(The problem):
Nothing outside the stretch should be returned: give exactly the lines from the line containing "cam_locks();" through the line containing "before = set(bpy.data.objects)", including both.

(Supplied information):
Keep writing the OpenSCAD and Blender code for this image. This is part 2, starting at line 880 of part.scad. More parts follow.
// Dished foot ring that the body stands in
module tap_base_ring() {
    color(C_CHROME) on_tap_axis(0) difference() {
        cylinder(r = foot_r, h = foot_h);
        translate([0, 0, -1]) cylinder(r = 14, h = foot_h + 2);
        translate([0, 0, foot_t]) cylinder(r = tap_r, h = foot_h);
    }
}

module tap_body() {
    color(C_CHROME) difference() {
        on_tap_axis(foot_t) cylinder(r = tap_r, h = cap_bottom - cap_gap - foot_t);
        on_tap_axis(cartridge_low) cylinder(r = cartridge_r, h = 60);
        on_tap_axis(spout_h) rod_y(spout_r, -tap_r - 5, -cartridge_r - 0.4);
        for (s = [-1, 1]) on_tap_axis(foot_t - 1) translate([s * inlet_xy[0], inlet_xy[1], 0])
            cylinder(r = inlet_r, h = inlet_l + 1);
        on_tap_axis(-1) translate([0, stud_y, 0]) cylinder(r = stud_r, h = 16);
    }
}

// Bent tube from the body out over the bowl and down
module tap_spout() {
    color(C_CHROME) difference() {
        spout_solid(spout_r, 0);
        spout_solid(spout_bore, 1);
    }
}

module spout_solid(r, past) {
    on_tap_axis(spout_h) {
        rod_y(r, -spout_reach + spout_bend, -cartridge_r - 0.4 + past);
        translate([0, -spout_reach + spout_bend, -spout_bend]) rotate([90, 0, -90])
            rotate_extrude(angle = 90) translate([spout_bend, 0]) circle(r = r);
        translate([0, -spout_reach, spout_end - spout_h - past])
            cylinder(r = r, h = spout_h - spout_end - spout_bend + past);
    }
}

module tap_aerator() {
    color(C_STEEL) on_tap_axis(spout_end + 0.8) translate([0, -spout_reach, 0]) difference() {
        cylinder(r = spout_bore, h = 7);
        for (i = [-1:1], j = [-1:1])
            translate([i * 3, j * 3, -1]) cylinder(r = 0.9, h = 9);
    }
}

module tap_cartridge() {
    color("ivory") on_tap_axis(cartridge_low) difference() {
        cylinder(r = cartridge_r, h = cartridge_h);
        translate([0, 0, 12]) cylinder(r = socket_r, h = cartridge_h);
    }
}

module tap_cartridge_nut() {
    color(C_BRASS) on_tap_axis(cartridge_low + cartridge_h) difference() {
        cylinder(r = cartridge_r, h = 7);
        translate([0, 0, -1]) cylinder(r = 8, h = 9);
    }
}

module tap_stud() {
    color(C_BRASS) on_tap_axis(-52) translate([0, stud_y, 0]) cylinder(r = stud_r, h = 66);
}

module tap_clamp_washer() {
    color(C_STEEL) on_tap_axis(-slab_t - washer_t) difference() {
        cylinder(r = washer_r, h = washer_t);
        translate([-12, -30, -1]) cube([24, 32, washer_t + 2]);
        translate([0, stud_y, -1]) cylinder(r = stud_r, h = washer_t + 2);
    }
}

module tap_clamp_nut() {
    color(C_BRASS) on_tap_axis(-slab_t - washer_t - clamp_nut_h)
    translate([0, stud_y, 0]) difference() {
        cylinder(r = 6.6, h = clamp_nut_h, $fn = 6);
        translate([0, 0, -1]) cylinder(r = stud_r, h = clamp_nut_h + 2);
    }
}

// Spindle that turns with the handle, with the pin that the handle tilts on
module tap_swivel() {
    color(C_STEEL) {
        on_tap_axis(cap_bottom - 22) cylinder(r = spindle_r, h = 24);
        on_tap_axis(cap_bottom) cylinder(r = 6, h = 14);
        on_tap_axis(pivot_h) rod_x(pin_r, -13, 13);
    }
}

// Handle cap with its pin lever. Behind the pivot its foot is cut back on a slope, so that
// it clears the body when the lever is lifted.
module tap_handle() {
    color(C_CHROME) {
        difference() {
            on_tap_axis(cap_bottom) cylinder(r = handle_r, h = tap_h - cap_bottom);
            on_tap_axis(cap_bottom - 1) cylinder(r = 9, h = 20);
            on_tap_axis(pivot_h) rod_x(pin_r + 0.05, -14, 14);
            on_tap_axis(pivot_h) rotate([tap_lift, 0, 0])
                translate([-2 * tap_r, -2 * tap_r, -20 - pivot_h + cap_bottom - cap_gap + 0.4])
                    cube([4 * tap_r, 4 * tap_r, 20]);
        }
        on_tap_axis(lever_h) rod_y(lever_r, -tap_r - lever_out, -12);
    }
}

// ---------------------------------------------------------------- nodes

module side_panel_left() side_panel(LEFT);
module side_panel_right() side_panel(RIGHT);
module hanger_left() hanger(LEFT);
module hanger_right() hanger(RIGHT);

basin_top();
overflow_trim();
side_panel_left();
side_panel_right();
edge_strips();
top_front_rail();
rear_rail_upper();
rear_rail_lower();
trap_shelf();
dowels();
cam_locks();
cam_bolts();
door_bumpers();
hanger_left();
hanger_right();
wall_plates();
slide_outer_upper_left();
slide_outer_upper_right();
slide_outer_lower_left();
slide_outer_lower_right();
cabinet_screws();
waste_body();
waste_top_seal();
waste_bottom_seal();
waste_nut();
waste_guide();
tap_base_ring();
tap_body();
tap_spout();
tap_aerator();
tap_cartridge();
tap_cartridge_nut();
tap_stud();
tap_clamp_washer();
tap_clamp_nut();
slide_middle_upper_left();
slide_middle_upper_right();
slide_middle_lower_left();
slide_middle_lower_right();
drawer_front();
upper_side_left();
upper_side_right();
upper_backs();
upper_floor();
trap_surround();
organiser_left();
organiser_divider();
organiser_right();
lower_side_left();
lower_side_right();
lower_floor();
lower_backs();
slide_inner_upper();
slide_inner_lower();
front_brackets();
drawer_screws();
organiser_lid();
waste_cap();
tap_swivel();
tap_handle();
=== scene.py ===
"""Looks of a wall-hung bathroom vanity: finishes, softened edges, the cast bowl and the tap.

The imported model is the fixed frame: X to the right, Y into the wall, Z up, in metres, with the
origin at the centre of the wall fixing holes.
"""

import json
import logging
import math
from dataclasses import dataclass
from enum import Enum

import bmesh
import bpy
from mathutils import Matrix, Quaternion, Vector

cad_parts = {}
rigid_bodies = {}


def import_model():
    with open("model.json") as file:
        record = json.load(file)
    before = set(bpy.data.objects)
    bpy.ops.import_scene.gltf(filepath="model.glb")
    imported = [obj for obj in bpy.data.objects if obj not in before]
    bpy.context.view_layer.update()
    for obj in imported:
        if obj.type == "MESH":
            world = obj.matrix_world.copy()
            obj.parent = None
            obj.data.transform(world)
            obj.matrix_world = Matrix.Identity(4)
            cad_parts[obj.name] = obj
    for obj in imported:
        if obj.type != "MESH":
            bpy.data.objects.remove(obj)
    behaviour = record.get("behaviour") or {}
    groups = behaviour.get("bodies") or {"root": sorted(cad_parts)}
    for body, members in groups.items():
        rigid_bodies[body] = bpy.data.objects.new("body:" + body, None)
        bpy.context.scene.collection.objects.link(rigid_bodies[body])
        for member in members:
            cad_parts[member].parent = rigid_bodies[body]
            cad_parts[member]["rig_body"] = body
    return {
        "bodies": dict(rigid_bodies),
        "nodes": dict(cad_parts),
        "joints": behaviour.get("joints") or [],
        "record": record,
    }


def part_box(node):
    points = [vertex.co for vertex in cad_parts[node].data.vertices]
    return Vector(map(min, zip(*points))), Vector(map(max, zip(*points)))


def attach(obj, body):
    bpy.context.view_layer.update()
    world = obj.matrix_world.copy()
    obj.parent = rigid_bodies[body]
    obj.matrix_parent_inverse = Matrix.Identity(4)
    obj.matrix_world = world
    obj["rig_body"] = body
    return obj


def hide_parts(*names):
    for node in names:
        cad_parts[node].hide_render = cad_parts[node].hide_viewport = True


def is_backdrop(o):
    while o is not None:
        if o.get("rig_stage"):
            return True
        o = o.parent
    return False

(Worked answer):
cam_locks();
cam_bolts();
door_bumpers();
hanger_left();
hanger_right();
wall_plates();
slide_outer_upper_left();
slide_outer_upper_right();
slide_outer_lower_left();
slide_outer_lower_right();
cabinet_screws();
waste_body();
waste_top_seal();
waste_bottom_seal();
waste_nut();
waste_guide();
tap_base_ring();
tap_body();
tap_spout();
tap_aerator();
tap_cartridge();
tap_cartridge_nut();
tap_stud();
tap_clamp_washer();
tap_clamp_nut();
slide_middle_upper_left();
slide_middle_upper_right();
slide_middle_lower_left();
slide_middle_lower_right();
drawer_front();
upper_side_left();
upper_side_right();
upper_backs();
upper_floor();
trap_surround();
organiser_left();
organiser_divider();
organiser_right();
lower_side_left();
lower_side_right();
lower_floor();
lower_backs();
slide_inner_upper();
slide_inner_lower();
front_brackets();
drawer_screws();
organiser_lid();
waste_cap();
tap_swivel();
tap_handle();
=== scene.py ===
"""Looks of a wall-hung bathroom vanity: finishes, softened edges, the cast bowl and the tap.

The imported model is the fixed frame: X to the right, Y into the wall, Z up, in metres, with the
origin at the centre of the wall fixing holes.
"""

import json
import logging
import math
from dataclasses import dataclass
from enum import Enum

import bmesh
import bpy
from mathutils import Matrix, Quaternion, Vector

cad_parts = {}
rigid_bodies = {}


def import_model():
    with open("model.json") as file:
        record = json.load(file)
    before = set(bpy.data.objects)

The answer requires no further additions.